Crítica/ Quebra-Ossos
Como dizer bem aquilo que se quer dizer |
Quebra-Ossos, a modesta e despojada montagem em
cartaz na Sala Rogério Cardoso, é surpreendente pela discrição e despretensão
como se oferece à platéia. A diminuta sala da Laura Alvim que a abriga já é
indício de que a medida da encenação não é a de se expandir para além de
enquadramento gestado a partir do que o texto propõe e das características e
ambições do trio de atores. O invólucro dentro do qual se acondiciona essa
pequena amostra de teatro revigorado, sem firulas que o esconde em modismos ou
desculpas para dificuldades de produção, leva a constatação de que é possível
fazer teatro, considerando as suas dimensões, avaliando suas potencialidades,
mensurando o alcance de seus passos. Tudo neste Quebra-Ossos, a começar pelo excelente texto de Julia Spadaccini, pela
direção plenamente sintonizada com a dramaturgia e pelo elenco afinadíssimo,
funciona sem ruídos e dentro de padrões auto-impostos. Spadaccini manipula,
multiplicando, três personagens que vivem situações nas quais mudam de posição
e personalidade, num jogo de trocas bem arquitetado e com alta voltagem de
envolvência. O texto é inteligente, arejado, sem o compromisso de ter que dizer
alguma coisa, mas de dizer bem aquilo que quer dizer, e tão somente isso. Essa
aura de franqueza e sinceridade da autora se transmite ao
diretor Alexandre Mello que, com igual simplicidade,
oferece ainda mais vitalidade
ao texto e encontra soluções cênicas para a inteligente tradução as pulsações rítmicas
do entrecho.
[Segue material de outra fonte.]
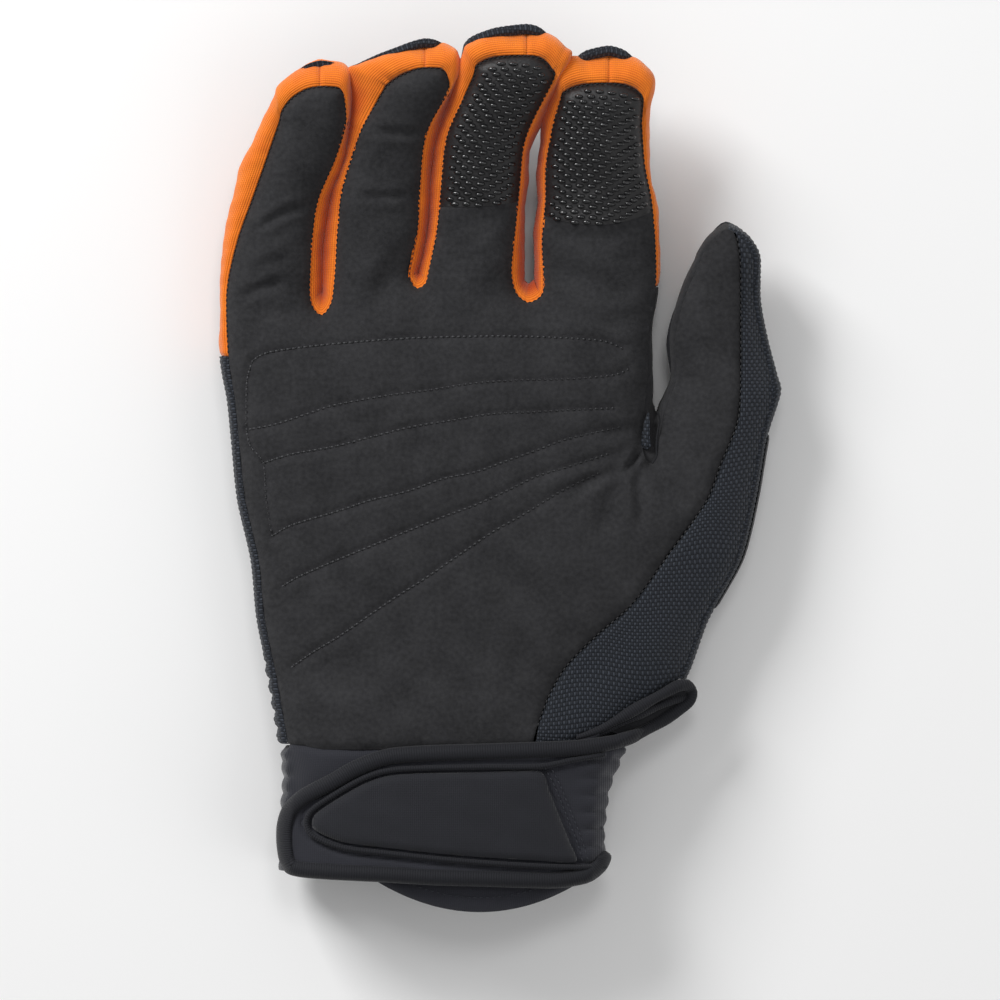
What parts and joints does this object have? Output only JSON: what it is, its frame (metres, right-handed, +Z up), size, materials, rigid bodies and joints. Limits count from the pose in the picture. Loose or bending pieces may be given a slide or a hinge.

A mão hábil do diretor não deixa que se interrompa a fluidez narrativa,
aproveitando-se das surpresas
renovadas que a engenhosa trama de
Julia Spadaccini propõe a cada cena. A parte técnica – cenografia, iluminação,
figurino, trilha – se conjuga em harmônica unidade que segue a concepção descompromissada do quadro geral. Os
atores – Rodrigo Turazzi, Patrícia Elizardo e Cirillo Luna - transmitem o humor alegre e a vibração
que emana da maneira solta com que transmitem a variação de personalidade das
figuras que saem, como de uma caixa de mágica, umas das outras. Cirrilo Luna e
Patrícia Elizardo têm desempenhos de prazerosa comunicabilidade, e Rodrigo
Turazzi se revela talento bem mais do que promissor.